Since $\mathbf{f}_c$ is not necessarily continuously differentiable, the raw gradients can vary abruptly, especially at fine scales. To address this, we apply a smoothing strategy inspired by SmoothGrad (Smilkov et al., 2017), which averages gradients over a set of noisy inputs.

$$ \gamma_{\text{SG}}(\mathbf{z}) = \frac{1}{n} \sum_{i=1}^{n} \nabla_{\tilde{\mathbf{z}}} \mathbf{f}\left( \mathcal{W}^{-1}(\tilde{\mathbf{z}}) \right), \tag{6} $$

where $\tilde{\mathbf{z}} = \mathcal{W}(\mathbf{x} + \boldsymbol{\delta})$ and $\boldsymbol{\delta} \sim \mathcal{N}(0, \sigma^2 I)$. The number of samples $n$ and noise level $\sigma^2$ are tunable hyperparameters. This produces more stable and interpretable saliency maps in the wavelet domain.

Path Integration

An alternative to smoothing is to average gradients along a continuous path from a baseline input $\mathbf{x}_0$ (typically set to zero) to the actual input. This method, known as Integrated Gradients ( Sundararajan et al., 2017), satisfies desirable theoretical properties like sensitivity and implementation invariance.

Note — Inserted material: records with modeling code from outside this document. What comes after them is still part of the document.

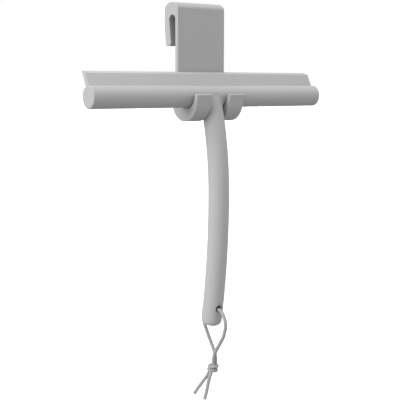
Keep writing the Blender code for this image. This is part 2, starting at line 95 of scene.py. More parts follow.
# The cord's route, from the middle of the hole that it passes through
KNOT_CENTRE = Vector((-0.0010, -0.0020, -0.0545))
FRONT_ROUTE = (
    (0, -0.0115, -0.0014),
    (0, -0.0137, -0.0030),
    (0, -0.0157, -0.0054),
    (0, -0.0171, -0.0078),
    (0, -0.0180, -0.0104),
    (0, -0.0183, -0.0130),
    (0, -0.0181, -0.0156),
    (-0.0002, -0.0174, -0.0187),
    (-0.0005, -0.0154, -0.0243),
    (-0.0009, -0.0116, -0.0304),
    (-0.0013, -0.0074, -0.0366),
    (-0.0016, -0.0046, -0.0417),
    (-0.0017, -0.0034, -0.0461),
    (-0.0017, -0.0032, -0.0502),
    (-0.0016, -0.0030, -0.0535),
)
BACK_ROUTE = (
    (0, 0.0108, -0.0015),
    (0, 0.0129, -0.0035),
    (0, 0.0138, -0.0066),
    (0, 0.0139, -0.0099),
    (0, 0.0136, -0.0132),
    (0, 0.0127, -0.0167),
    (0.0002, 0.0107, -0.0208),
    (0.0005, 0.0075, -0.0266),
    (0.0008, 0.0046, -0.0315),
    (0.0012, 0.0017, -0.0364),
    (0.0015, -0.0008, -0.0413),
    (0.0017, -0.0018, -0.0462),
    (0.0017, -0.0019, -0.0504),
    (0.0016, -0.0019, -0.0535),
)
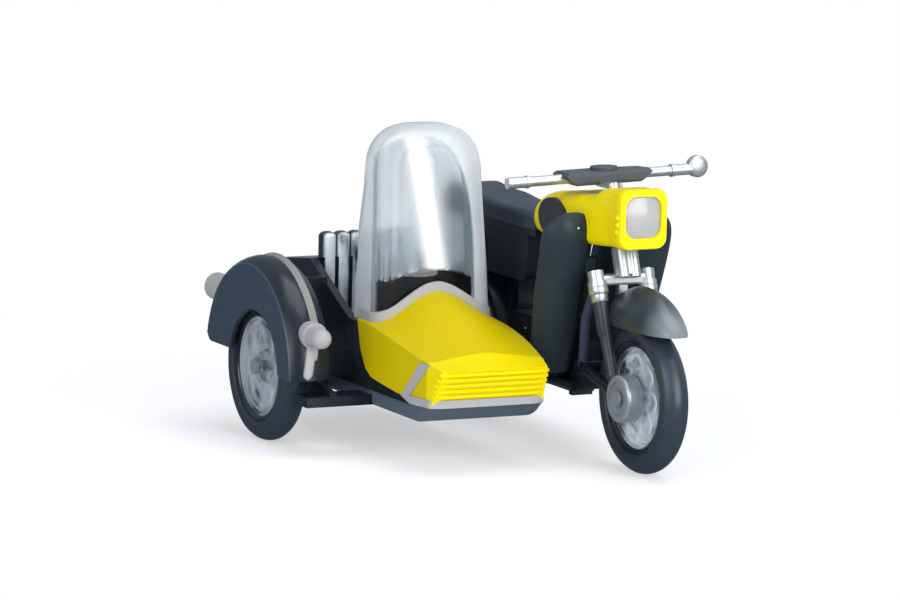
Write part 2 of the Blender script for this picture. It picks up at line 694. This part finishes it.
makeLampStem()
print("lamp stem made")


# Seat back of the sidecar: upright rolls side by side, set out along the seat by geometry nodes

seatRolls = {
    "count": 7,
    "pitch": 0.68,
    "middle": (0.95, -6.35),
    "low": 3.55,
    "top": 8.93,
    "half": (0.42, 0.352),
    "square": 2.7,
    "crown": 0.24,
    "segments": 44,
    "bevel": 0.06,
    "footShare": 0.96,
    "steps": 10,
    "crownDeg": (15, 30, 45, 58, 70, 80, 89),
    "tip": 0.02,
    "crestFrom": 0.52, "crestRun": 0.30,
}


def rollRing(y, z, share):
    # a plump, slightly squared oval seen from above
    x0 = seatRolls["middle"][0]
    hx, hy = seatRolls["half"]
    power = 2.0 / seatRolls["square"]
    ring = []
    for i in range(seatRolls["segments"]):
        t = 2 * math.pi * i / seatRolls["segments"]
        px = squared(math.cos(t), power) * hx * share
        py = squared(math.sin(t), power) * hy * share
        ring.append(place(x0 + px, y + py, z))
    return ring


def makeRollTree():
    tree = bpy.data.node_groups.new("rollsAlongSeat", "GeometryNodeTree")
    for label, kind, value in (("Geometry", "NodeSocketGeometry", None), ("Rolls", "NodeSocketInt", 3),
                               ("Pitch", "NodeSocketFloat", 0.001), ("Finish", "NodeSocketMaterial", None)):
        socket = tree.interface.new_socket(label, in_out="INPUT", socket_type=kind)
        if value is not None:
            socket.default_value = value
    tree.interface.new_socket("Geometry", in_out="OUTPUT", socket_type="NodeSocketGeometry")
    start, end = tree.nodes.new("NodeGroupInput"), tree.nodes.new("NodeGroupOutput")
    step = tree.nodes.new("ShaderNodeCombineXYZ")
    line = tree.nodes.new("GeometryNodeMeshLine")
    spread = tree.nodes.new("GeometryNodeInstanceOnPoints")
    solid = tree.nodes.new("GeometryNodeRealizeInstances")
    finish = tree.nodes.new("GeometryNodeSetMaterial")
    link(tree, start.outputs["Pitch"], step.inputs["Y"])
    link(tree, start.outputs["Rolls"], line.inputs["Count"])
    link(tree, step.outputs["Vector"], line.inputs["Offset"])
    link(tree, line.outputs["Mesh"], spread.inputs["Points"])
    link(tree, start.outputs["Geometry"], spread.inputs["Instance"])
    link(tree, spread.outputs["Instances"], solid.inputs["Geometry"])
    link(tree, solid.outputs["Geometry"], finish.inputs["Geometry"])
    link(tree, start.outputs["Finish"], finish.inputs["Material"])
    link(tree, finish.outputs["Geometry"], end.inputs["Geometry"])
    return tree


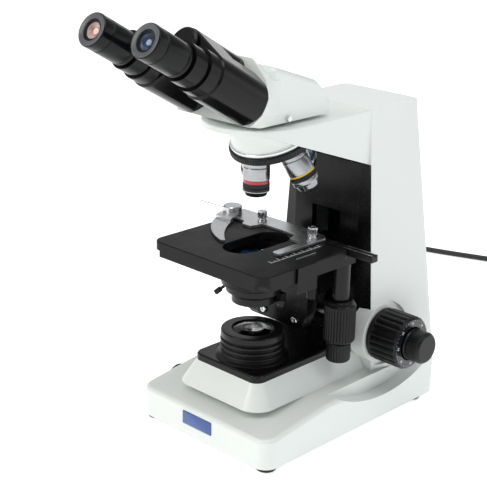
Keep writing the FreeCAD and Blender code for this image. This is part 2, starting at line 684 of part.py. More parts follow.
def y_knob():
    """The upper knob: moves the plate along Y. Its hollow stem runs up the tube."""
    knob = knurled(YKNOB_R, 84, 123.6, XSTEM_R + RUN_FIT, 24)
    stem_top = (DRIVE_X, DRIVE_Y, STAGE_TOP - STAGE_T - 1)
    stem = tube(STEM_R, XSTEM_R + RUN_FIT, (DRIVE_X, DRIVE_Y, 123.6), stem_top)
    return knob.fuse(stem)


def x_knob():
    """The lower knob: moves the slide holder along X. Its stem runs inside the upper knob's."""
    knob = knurled(XKNOB_R, 65, 83.6, 0, 20)
    stem = rod(XSTEM_R, (DRIVE_X, DRIVE_Y, 65), (DRIVE_X, DRIVE_Y, STAGE_TOP - STAGE_T + 1))
    return knob.fuse(stem).removeSplitter()


# The slide holder: a rail behind the plate, a cover bar, a fixed finger and a sprung claw.
RAIL_Y0, RAIL_Y1 = STAGE_BACK + GAP, STAGE_BACK + GAP + 8.0
HOLDER_Z = STAGE_TOP + GAP
HOLDER_T = 2.4
RAIL_END = 93.0
FINGER_X = 40.0
CLAW_X, CLAW_Y = -67.0, 40.0
BAR_BACK, BAR_FRONT = 58.0, 38.0
CLAW_PIN_R = 2.5
CLAW_T = 1.8


def holder_rail():
    """The toothed bar that slides along the plate's back edge, past the drive stem."""
    bar = box(-62, RAIL_END, RAIL_Y0, RAIL_Y1, STAGE_TOP - 6, HOLDER_Z)
    groove = box(-61, RAIL_END + 1, RAIL_Y0 + 2.5, RAIL_Y1 - 2.5, HOLDER_Z - 1, HOLDER_Z + 1)
    return bar.cut(groove)


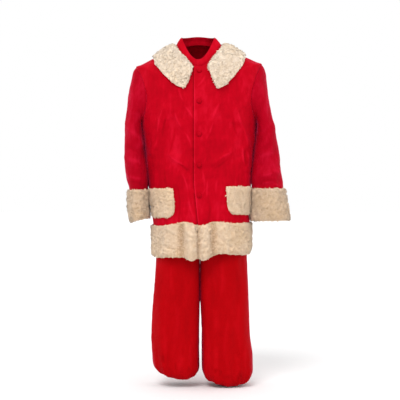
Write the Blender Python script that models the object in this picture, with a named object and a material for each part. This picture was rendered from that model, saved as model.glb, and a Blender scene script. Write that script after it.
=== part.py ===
"""Santa suit of red velvet: a jacket with cream pile trims and trousers with gathered ankles.

The front faces -Y, the wearer's left is +X, +Z is up. Sizes are millimetres until a mesh is made.
"""
import math

import bmesh
import bpy
import numpy as np
from mathutils import Matrix, Vector

METRE = 0.001
SEAM_GAP = 0.3
VELVET_THICK = 2.0
STAND_THICK = 3.0
WAISTBAND_THICK = 4.0
PILE_THICK = 12.0
COLLAR_PILE_THICK = 15.0
PILE_SEAT = 0.5
PILE_EDGE_SHARE = 0.35
POCKET_SEAT = 0.8
COLLAR_SEAT = 2.9
QUARTER = math.pi / 2
SHARP_EDGE = math.radians(50)

# colours as screen values
RED = (200, 6, 30)
DARK_RED = (182, 4, 26)
CREAM = (226, 208, 178)
PALE_CREAM = (233, 222, 199)
VELVET_ROUGH = 0.75
PILE_ROUGH = 0.95

# jacket body: each row is one ring, level is the way down the side from the neck
BODY_COLUMNS = ("level", "right", "left", "front", "back", "z_front", "z_right", "z_left", "z_back")
BODY_RINGS = (
    (0, 96, 96, 82, 62, -94, 0, 0, 14),
    (35, 131, 131, 98, 84, -122, -14, -10, -14),
    (75, 166, 168, 113, 102, -152, -38, -32, -48),
    (105, 187, 188, 122, 113, -174, -53, -45, -74),
    (162, 240, 240, 133, 127, -206, -79, -69, -124),
    (190, 264, 264, 137, 132, -224, -91, -79, -150),
    (250, 261, 260, 142, 138, -252, -148, -140, -196),
    (310, 255, 254, 146, 141, -281, -206, -202, -240),
    (375, 247, 247, 148, 142, -310, -269, -267, -288),
    (440, 240, 243, 149, 142, -342, -332, -332, -336),
    (500, 232, 237, 148, 140, -395, -392, -392, -393),
    (600, 221, 226, 147, 137, -492, -492, -492, -492),
    (700, 210, 219, 146, 137, -592, -592, -592, -592),
    (800, 198, 214, 147, 140, -692, -692, -692, -692),
    (850, 192, 212, 148, 142, -742, -742, -742, -742),
    (1030, 187, 210, 150, 146, -922, -922, -922, -922),
)
BODY_SQUARE = 2.3
LEVEL_AT_ZERO = 108.0
SMALL_TURN = 0.004
SMALL_LEVEL = 0.5
TURN_TRIES = 14

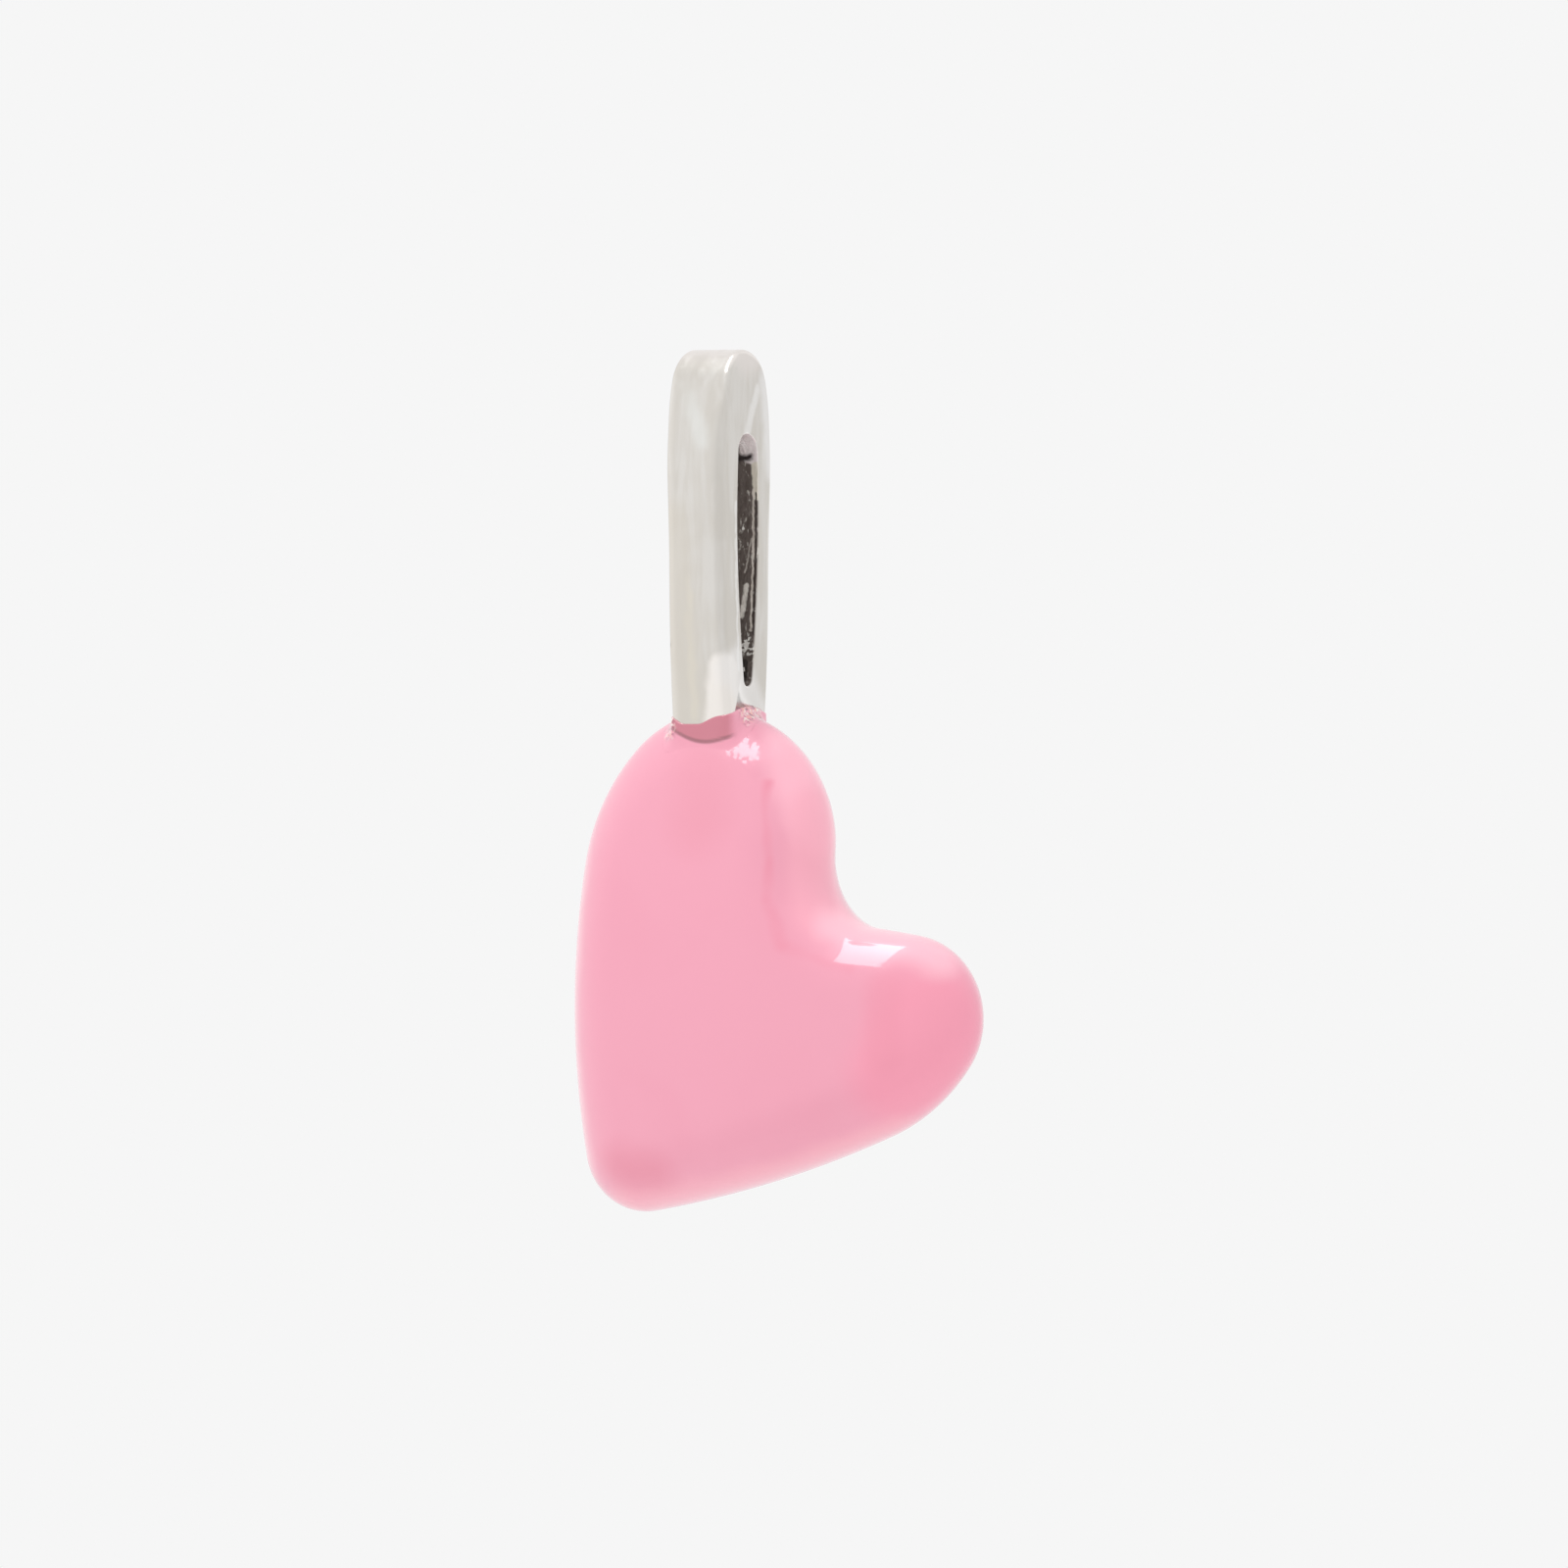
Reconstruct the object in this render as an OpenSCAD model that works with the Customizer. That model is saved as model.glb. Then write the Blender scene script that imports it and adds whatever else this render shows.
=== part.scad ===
// Puffy heart pendant: a cast bail that grows out of the upper lobe of a leaning, enamelled heart.
// It is drawn as it hangs. The origin is where the chain bears, at the top of the bail's eye.
// +Z is up, the front faces -Y, and the chain runs along X. All lengths are in millimetres.

/* [Eye] */
// Height of the eye, from where the chain bears to the foot
eye_height = 7.3; // [6:0.1:9]
// Gap between the two legs at the eye's widest place
eye_gap = 1.22; // [1:0.02:1.6]
// Depth of the eye's widest place below its top
eye_waist = 2; // [1.5:0.1:3]
// Radius of the eye's long, slightly bowed sides
eye_side_r = 37; // [34:1:60]

/* [Bail] */
// Width of the band, along the chain
band_width = 2; // [1.5:0.05:2.3]
// Thickness of each leg beside the eye
leg_thickness = 0.87; // [0.7:0.01:1.1]
// Height of the solid crown over the eye
crown_height = 2.45; // [1.9:0.05:2.8]
// Depth of the bail's widest place below the eye's top
bail_waist = 1.3; // [1:0.1:1.8]
// Radius of the bail's outline from its widest place up to the crown
upper_side_r = 10; // [8:0.5:14]
// Radius of the bail's outline from its widest place down to the foot
lower_side_r = 60; // [50:1:90]
// Height of the bare foot between the eye and the enamel
foot_height = 0.6; // [0.4:0.05:1.2]
// Radius of the band's soft outer edges
outer_edge_r = 0.4; // [0.1:0.01:0.43]
// Radius of the band's edges around the eye
eye_edge_r = 0.08; // [0.03:0.01:0.15]
// How far the band's outer face bulges across its width
face_bulge = 0.03; // [0.01:0.01:0.08]

/* [Enamel collar] */
// Height of the enamel on the foot's sides over the lobe's crest
collar_height = 0.1; // [0.06:0.01:0.3]
// How far the enamel's edge dips from the foot's sides to its front and back
collar_dip = 0.48; // [0.3:0.02:0.6]
// Depth that the collar's stem reaches into the heart, under its edge
stem_depth = 2.4; // [1.6:0.1:3]

/* [Heart outline] */
// Clockwise lean of the heart as it hangs, seen from the front
heart_lean = 40.3; // [30:0.1:50]
// Distance between the centres of the two lobes
lobe_spacing = 8.15; // [7.8:0.05:9]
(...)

Adapting this method to the wavelet domain, let $\mathbf{z} = \mathcal{W}(\mathbf{x})$ and $\mathbf{z}_0 = \mathcal{W}(\mathbf{x}_0)$, then we define:

$$ \gamma_{\text{IG}}(\mathbf{z}) = (\mathbf{z} - \mathbf{z}_0) \cdot \int_0^1 \frac{\partial \mathbf{f}_c\left( \mathcal{W}^{-1}(\mathbf{z}_0 + \alpha(\mathbf{z} - \mathbf{z}_0)) \right)}{\partial \mathbf{z}} \, d\alpha. \tag{7} $$

This formulation attributes importance to each wavelet coefficient by integrating its effect along a straight-line path in the wavelet domain.